[3D code data]
++++++++++
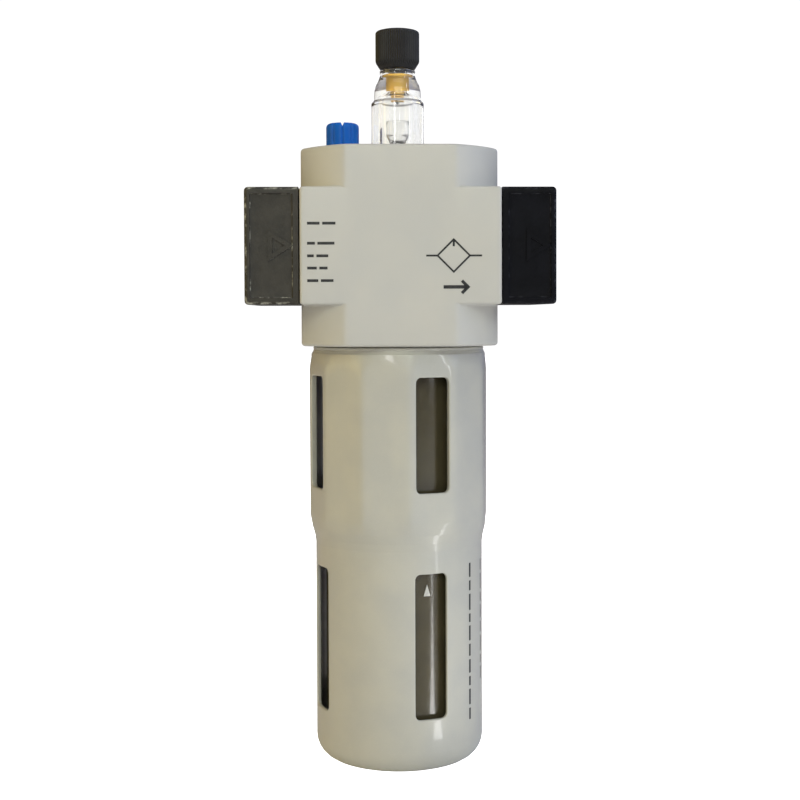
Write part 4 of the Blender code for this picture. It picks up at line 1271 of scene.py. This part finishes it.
@dataclass
class Studio:
    """Floor, camera, soft light and a pale surrounding."""

    distance: float = 419.0 * MM
    azimuth: float = math.radians(-1.7)
    pitch: float = math.radians(1.68)
    roll: float = math.radians(0.2)
    eye_height: float = -18.5 * MM
    lens: float = 64.97
    shift: tuple[float, float] = (0.0022, -0.055)
    strip_turn: float = math.radians(51)
    strip_foot: tuple[float, float] = (8.9 * MM,
                                       -20 * MM)  # the spot on the guard where the floor strip starts
    strip_reach: float = 0.24  # from that spot to the strip's middle
    floor_reach: float = 4.0
    floor_glow: float = 1.6  # only as seen; it lights nothing
    left_tint: str = "#a88640"
    right_tint: str = "#9fb0e0"
    ambient: float = 0.48
    seen_white: float = 1.05

    def camera(self) -> None:
        """The camera, nearly level with the body's foot and a little to the left."""
        data = bpy.data.cameras.new("camera")
        data.lens, data.sensor_width = self.lens, 36.0
        data.shift_x, data.shift_y = self.shift
        data.clip_start, data.clip_end = 0.01, 20.0
        camera = bpy.data.objects.new("camera", data)
        camera.location = (AXIS[0] + self.distance * math.sin(self.azimuth),
                           AXIS[1] - self.distance * math.cos(self.azimuth), self.eye_height)
        camera.rotation_euler = (math.pi / 2 - self.pitch, self.roll, self.azimuth)
        bpy.context.scene.collection.objects.link(camera)
        bpy.context.scene.camera = camera

    def floor_strip(self) -> None:
        """A narrow strip of light along the floor, which draws the upright gleam low on the guard."""
        lamp = area_light("floor_strip", (0.42, 0.01), 0.11)
        lamp.location = (AXIS[0] + self.strip_foot[0] + self.strip_reach * math.sin(self.strip_turn),
                         AXIS[1] + self.strip_foot[1] - self.strip_reach * math.cos(self.strip_turn),
                         CAD_BOX[0][2] + 0.5 * MM)
        lamp.rotation_euler = (math.pi, 0, self.strip_turn - math.pi / 2)
        lamp.visible_camera = False

    def surroundings(self) -> None:
        """White where it is seen; as light, dim and warm on the left and cool on the right."""
        world = bpy.data.worlds.new("surroundings")
        bpy.context.scene.world = world
        world.use_nodes = True
        tree = world.node_tree
        lit = tree.nodes["Background"]
        way = add_node(tree, "ShaderNodeTexCoord").outputs["Generated"]
        across = add_node(tree, "ShaderNodeSeparateXYZ", {0: way}).outputs[0]
        share = add_node(tree, "ShaderNodeMapRange", {"Value": across, "From Min": -1.0, "From Max": 1.0})
        tint = add_node(tree, "ShaderNodeMix", {0: share.outputs["Result"], 6: linear(self.left_tint),
                                                7: linear(self.right_tint)}, data_type="RGBA")
        tree.links.new(tint.outputs[2], lit.inputs["Color"])
        lit.inputs["Strength"].default_value = self.ambient
        seen = add_node(tree, "ShaderNodeBackground",
                        {"Color": linear("#ffffff"), "Strength": self.seen_white})
        path = add_node(tree, "ShaderNodeLightPath").outputs
        ray = add_node(tree, "ShaderNodeMath", {0: path["Is Camera Ray"], 1: path["Is Transmission Ray"]},
                       operation="MAXIMUM").outputs[0]
        both = add_node(tree, "ShaderNodeMixShader", {0: ray, 1: lit.outputs[0], 2: seen.outputs[0]})
        tree.links.new(both.outputs[0], tree.nodes["World Output"].inputs["Surface"])

    def floor(self) -> None:
        """A wide pale floor just under the guard."""
        reach = self.floor_reach
        height = CAD_BOX[0][2] - 0.2 * MM
        corners = np.array([(-reach, -reach, height), (reach, -reach, height), (reach, reach, height),
                            (-reach, reach, height)])
        mesh = bpy.data.meshes.new("floor")
        mesh.from_pydata(corners.tolist(), [], [(0, 1, 2, 3)])
        floor = bpy.data.objects.new("floor", mesh)
        bpy.context.scene.collection.objects.link(floor)
        material = FLOOR_PAPER.make()
        shader = material.node_tree.nodes["Principled BSDF"]
        shader.inputs["Emission Color"].default_value = linear("#ffffff")
        tree = material.node_tree
        ray = add_node(tree, "ShaderNodeLightPath").outputs["Is Camera Ray"]
        glow = add_node(tree, "ShaderNodeMath", {0: ray, 1: self.floor_glow}, operation="MULTIPLY").outputs[0]
        tree.links.new(glow, shader.inputs["Emission Strength"])
        mesh.materials.append(material)

    def build(self) -> None:
        """Sets the studio up."""
        self.camera()
        self.surroundings()
        self.floor()
        for lamp in LAMPS:
            lamp.hang()
        self.floor_strip()
        bpy.context.scene.view_settings.view_transform = "Standard"


def main() -> None:
    """Builds the studio and every sub-assembly."""
    logging.basicConfig(level=logging.INFO, format="%(message)s")
    parts = (Studio(), Housing(), PortPlate(-1), PortPlate(1), SightGlass(), FillerPlug(), Bowl(), Guard(),
             OilRiser(), Printing())
    for part in parts:
        LOG.info("building %s", type(part).__name__)
        part.build()


if __name__ == "__main__":
    main()
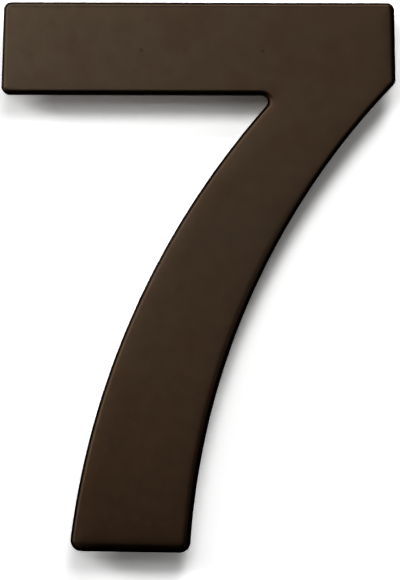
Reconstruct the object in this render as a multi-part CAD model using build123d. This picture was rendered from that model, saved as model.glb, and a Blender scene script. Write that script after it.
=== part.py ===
++++++++++
Task goal:
Word for word, reproduce the listing above from its start up to and including the line that has "seen_white: float = 1.05". Give only those lines.

Final answer:
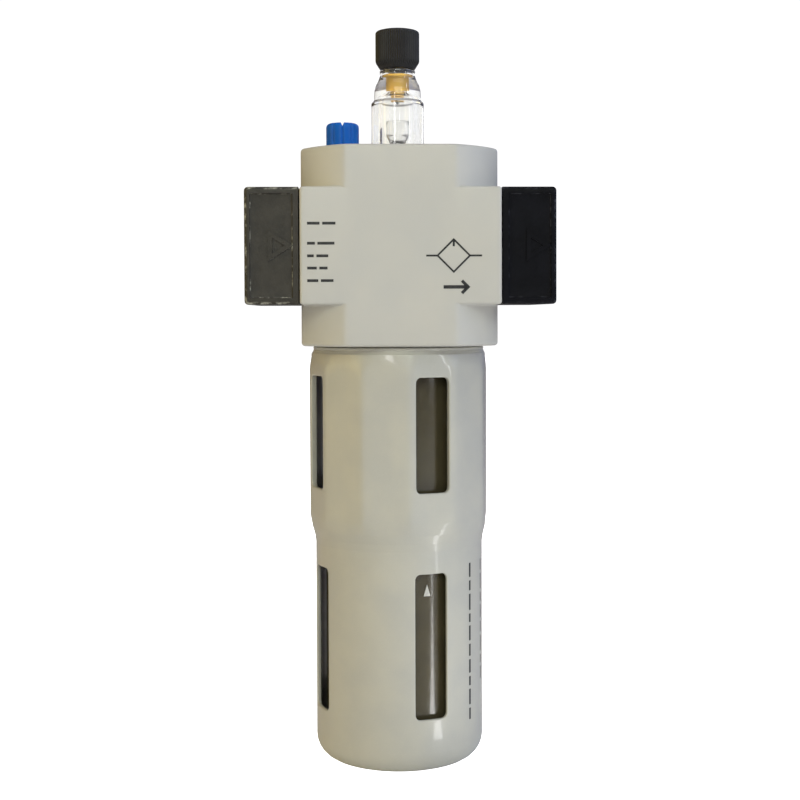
Write part 4 of the Blender code for this picture. It picks up at line 1271 of scene.py. This part finishes it.
@dataclass
class Studio:
    """Floor, camera, soft light and a pale surrounding."""

    distance: float = 419.0 * MM
    azimuth: float = math.radians(-1.7)
    pitch: float = math.radians(1.68)
    roll: float = math.radians(0.2)
    eye_height: float = -18.5 * MM
    lens: float = 64.97
    shift: tuple[float, float] = (0.0022, -0.055)
    strip_turn: float = math.radians(51)
    strip_foot: tuple[float, float] = (8.9 * MM,
                                       -20 * MM)  # the spot on the guard where the floor strip starts
    strip_reach: float = 0.24  # from that spot to the strip's middle
    floor_reach: float = 4.0
    floor_glow: float = 1.6  # only as seen; it lights nothing
    left_tint: str = "#a88640"
    right_tint: str = "#9fb0e0"
    ambient: float = 0.48
    seen_white: float = 1.05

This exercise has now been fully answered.